The rule of concentration, coupled with the provision that not more than two of the six courses shall be of any elementary character, is intended to compel every man to study some subject with thoroughness, and acquire a systematic knowledge thereof. Certain departments have so arranged their sequence of courses that this result is fairly well attained: but in others where the offering is large, and the nature of the subject is not (as it is in Mathematics, for example, or the physical sciences) such that a mastery of one thing is indispensable for the study of another, it is still possible for a student to elect six courses in the outlying parts of the field which have little connection with one another and do not form a systematic whole. This possibility is attractive to undergraduates seeking easy courses, whose object is not so much to obtain as to evade an education. Of late years, indeed, many easy courses have been made more serious, whereby the minimum work which shirkers must do for a degree has been sensibly raised, to the great benefit of the college as an educational institution, and incidentally with the result of increasing the respect for high achievement in college scholarship. As the requirements in various subjects are stiffened it is interesting to observe the flocking of students from one department to another.

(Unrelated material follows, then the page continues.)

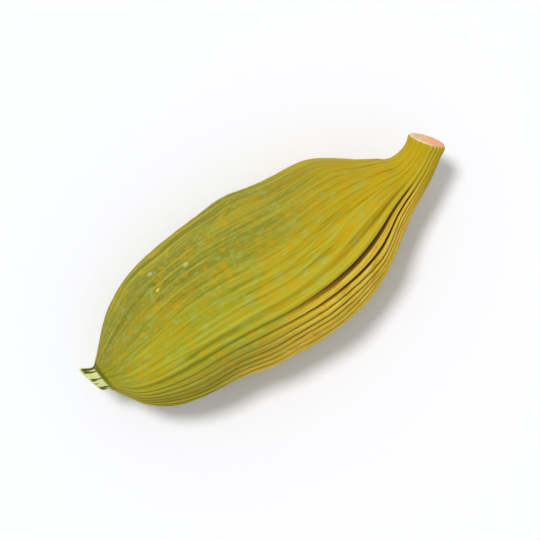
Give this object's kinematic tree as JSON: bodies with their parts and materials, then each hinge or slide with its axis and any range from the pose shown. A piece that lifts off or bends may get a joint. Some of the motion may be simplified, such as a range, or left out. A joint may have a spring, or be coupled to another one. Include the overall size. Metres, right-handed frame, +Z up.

New Requirement for Graduation

The second step in treating the student, instead of the course, as the unit in education, was taken by the Division of History, Government, and Economics, when, and with the approval of the Faculty, it set up the requirement of a general examination at graduation for students concentrating in that division. The examination, which is entrusted to a committee representing the three departments within the division, is to be distinct from that in the courses elected, and is to include not only the ground covered in them, but also the general field with which they have dealt, and the knowledge needed to connect them. This is a marked departure from the plan of earning a degree by scoring courses; and it will take time to adjust men's conceptions of education to a basis new to the American college, though familiar in every European university. To assist the students in preparing themselves for the general examination each of them at the beginning of his Sophomore year is assigned to the charge of a tutor who confers with him about his work and guides his reading outside of that required in the courses. As the plan could be applied only to men entering after it was established, the first examinations will be held next spring, and then only for men who graduate in three years. In the Divinity School, where the course for the Masters and Doctors degrees is shorter, a general examination has already been put into operation with gratifying results.